An informative post.
This was both an eye opener as well as informative…really if it’s comparable to Bangladesh than it’s a shame really…!!!
Blaming Hindus for flop socialist policies.Is it just a Marxist ploy to hide their failures ? Karma is as old as Hindus , they were prosperous enough to attract traders and invaders , So this post independence observation has to be trashed in my view.
when the whole world came to India for trade during the spice route era, much before the advent of Xtianity or Islam, was it Egyptian rate of growth in India then?
This is a lame excuse to cover up failed experiments with socialism and marxism.
Raj Krishna must one of those indians who learned about india from western books.
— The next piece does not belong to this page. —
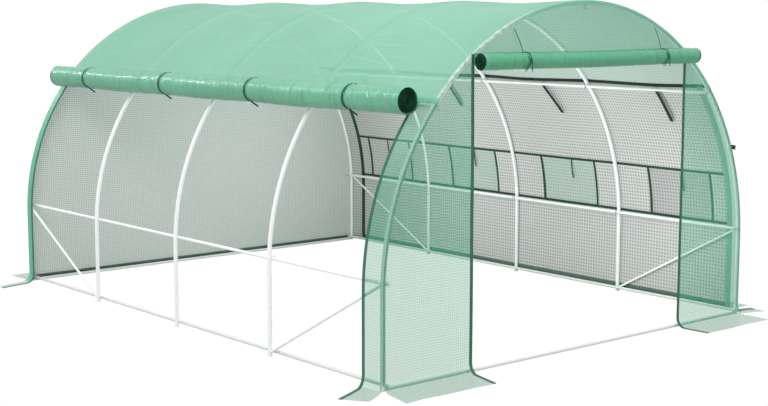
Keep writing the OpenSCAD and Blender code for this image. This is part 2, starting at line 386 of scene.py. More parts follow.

One of the main prayer of Veda says..
Om stutamaya varada vedmata prachodayantam pavamani dwijanam ayuhu, pranam, prajam, pashum, kirtim, dravinam, brahmavarchasvam mahyam datva vrajat brahmalokam.
MEANING: O’Mother of Vedas eulogized by me and that sanctifies Dwijas bestows on her devotees a long healthy life, Prana Energy or vital force, animal wealth, fame, glory, wealth and a divine brilliant aura.
Talk authoritatively about India after learning about India from Indian texts, not from what Britishers excreted when they left.
The Holy Vedas asks you to earn wealth, yes not to splurge, but to get with 100 hands to be able to give away with 1000 hands. To live and let live, not compete to destroy. Mad craze for growth rate has given USA $17 Trillion in debt, forgot?